Piquant
Piquant is a little toy operating system I'm building.
Why?
Because it's fun. Don't you like to have fun? Ogre.
What does it do?
Right now, not much of anything at all. It boots from a 1.44mB floppy disk, and enters into a BASIC interpreter, just like your favorite home computers of the 70s/80s!
Currently the BASIC only understands simple arithmetic expressions. But this will soon change; I intend to implement at least as many features as uBASIC, maybe QuickBASIC eventually.
How can I run it?
You have to build it to run it.

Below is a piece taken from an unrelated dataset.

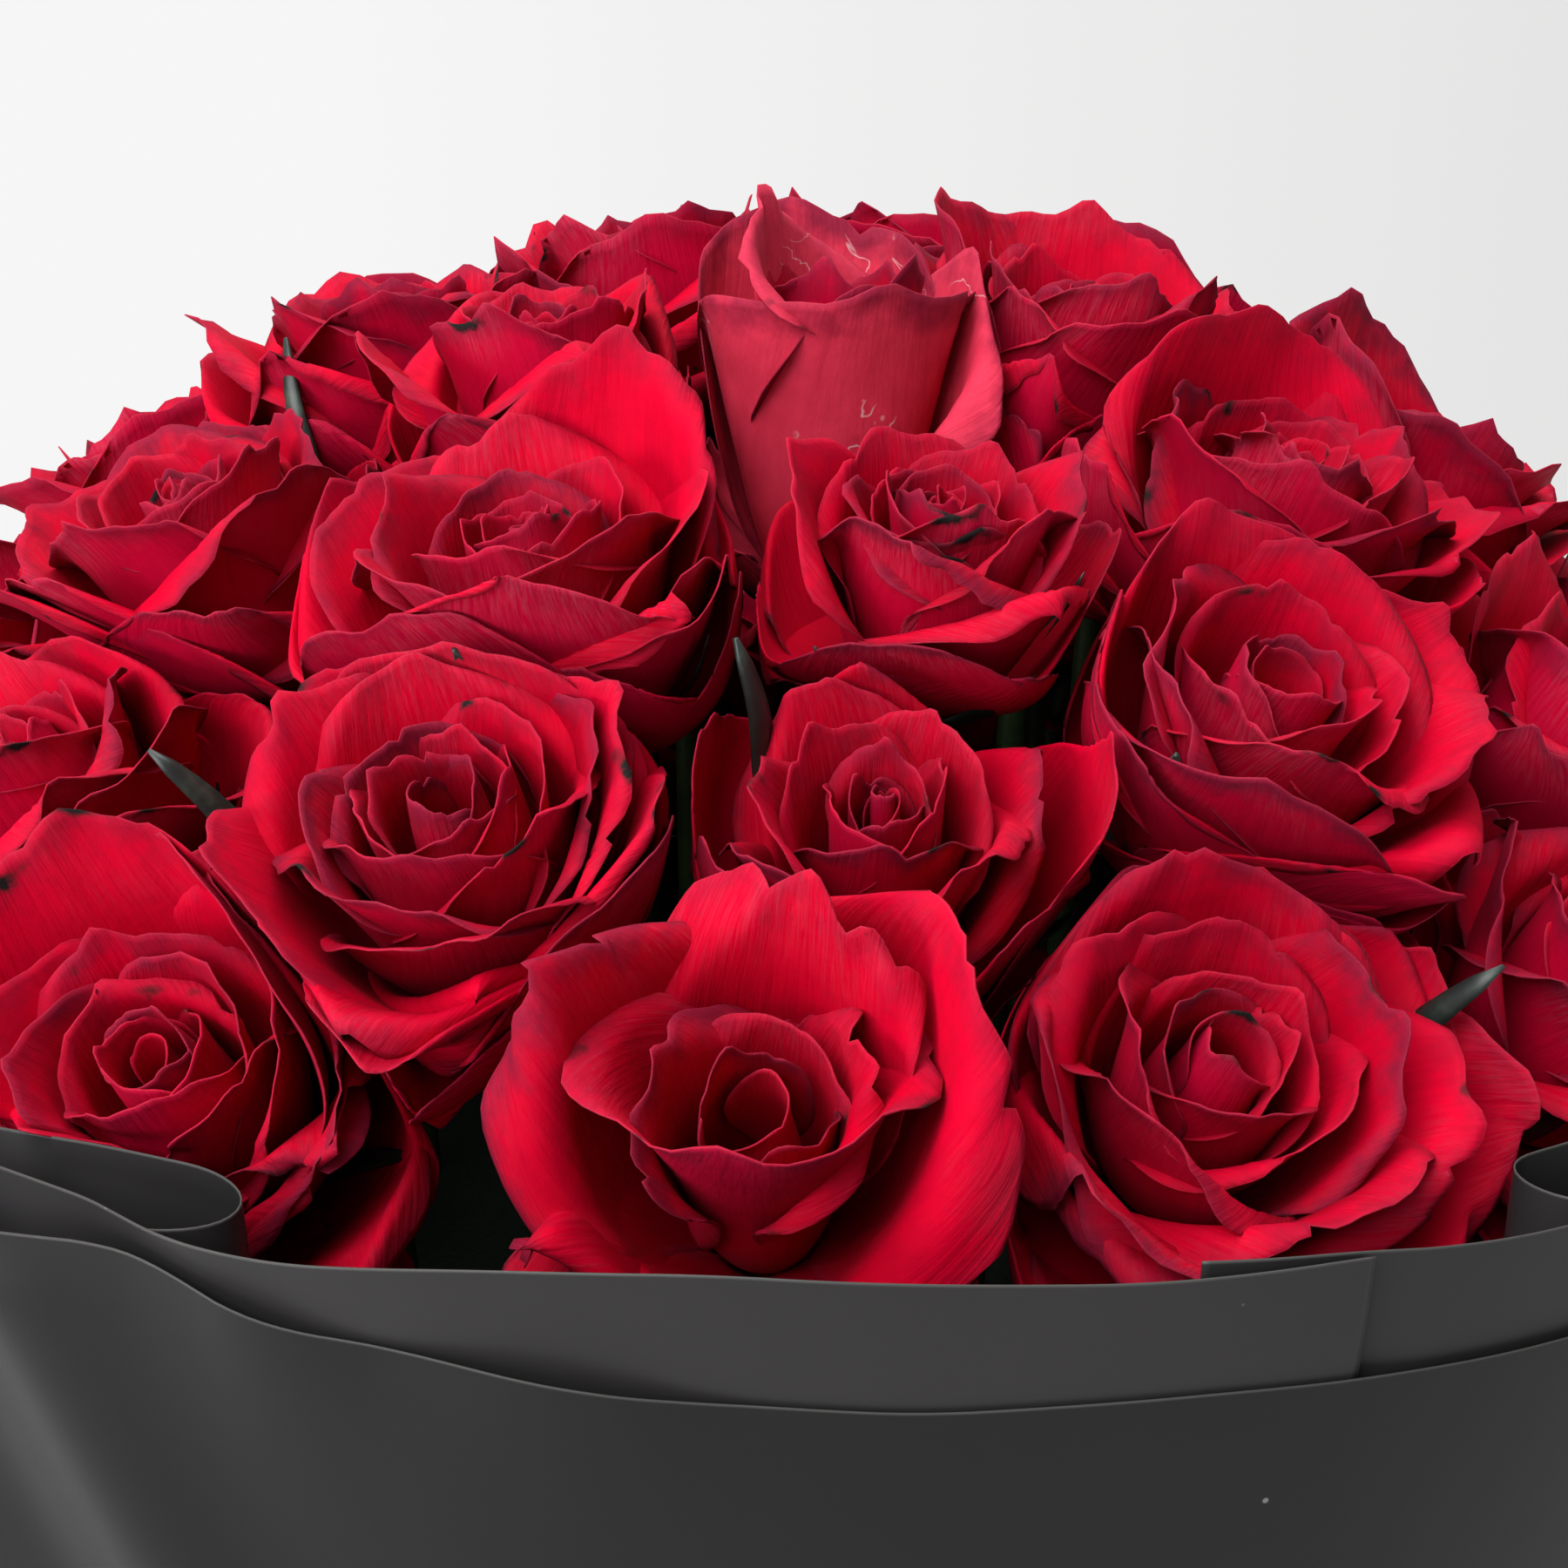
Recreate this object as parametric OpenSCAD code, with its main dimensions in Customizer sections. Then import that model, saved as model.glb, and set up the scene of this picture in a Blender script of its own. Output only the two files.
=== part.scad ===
// Round flower box: a film-wrapped card box with a lift-out insert of
// lined foam that holds a low dome of roses. Millimetres, +Z up.
// Origin: centre of the box's foot, on the surface it stands on.
// Azimuth 0 is the front (-Y); it grows towards +X.

/* [Box] */
// Outer radius of the card tube
box_r = 225; // [222:0.5:228]
// Height of the card tube
box_h = 190; // [180:1:200]
// Thickness of the card
card_t = 2.5; // [2:0.1:3]

/* [Insert] */
// Running clearance between the liner and the box
insert_gap = 0.5; // [0.3:0.1:1]
// Thickness of the waterproof liner
liner_t = 1; // [0.8:0.1:1.5]
// Height of the liner's wall above its floor
liner_h = 160; // [150:1:170]
// Height of the foam block
foam_h = 130; // [120:1:140]

/* [Wrap] */
// Height of the inner film's top edge, the rim, above the ground
rim_z = 240; // [235:1:245]
// Outer radius of the inner film at the rim
rim_r = 262; // [260:1:266]
// Thickness of the film, as a solid wall
film_t = 0.8; // [0.6:0.1:1]
// How far the outer film's top edge stays below the rim
step_h = 19; // [15:1:24]
// Gap between the two layers of film
layer_gap = 0.5; // [0.4:0.1:1]
// Height up to which the wrap hugs the box
wrap_foot_h = 20; // [15:1:25]
// Azimuth of the front lap between the two inner sheets
lap_az = 17; // [0:1:40]

/* [Rose dome] */
// Radius of the dome that the flower faces lie on
dome_r = 258; // [256:0.5:260]
// Height of that dome above its own centre
dome_h = 278; // [276:0.5:280]
// How far the dome's centre lies below the rim
dome_drop = 130; // [128:1:132]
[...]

To build it, you need:
- bcc (bruce's c compiler - check your OS's package repositories)
- nasm
- gnu make
- ld86, objdump86, as86
To run it, you need either an x86 computer with a floppy drive (or the bochs emulator. For emulation you can use any x86 emulator that can boot a floppy image, but the makefile assumes you have 'bochs' installed.
make clean run
This will rebuild all of the sources and fire up the bochs emulator. Have fun.
Developing & Testing
You need gcc to run the unit tests. To run the unit tests:
make test
Keep in mind that the unit tests are compiled with gcc, not bcc, as I couldn't find an elegant way to make bcc produce objects that could easily be run in linux (especially Travis-CI). So while the tests are an accurate test of the C code under ANSI spec, they make no promises re: what bcc is eventually going to do with that code.
New unit tests are created by making a new *.c file in tests/. Drop the name of whatever portions of piquant it relies on into a '.deps' file. Look at the others for examples.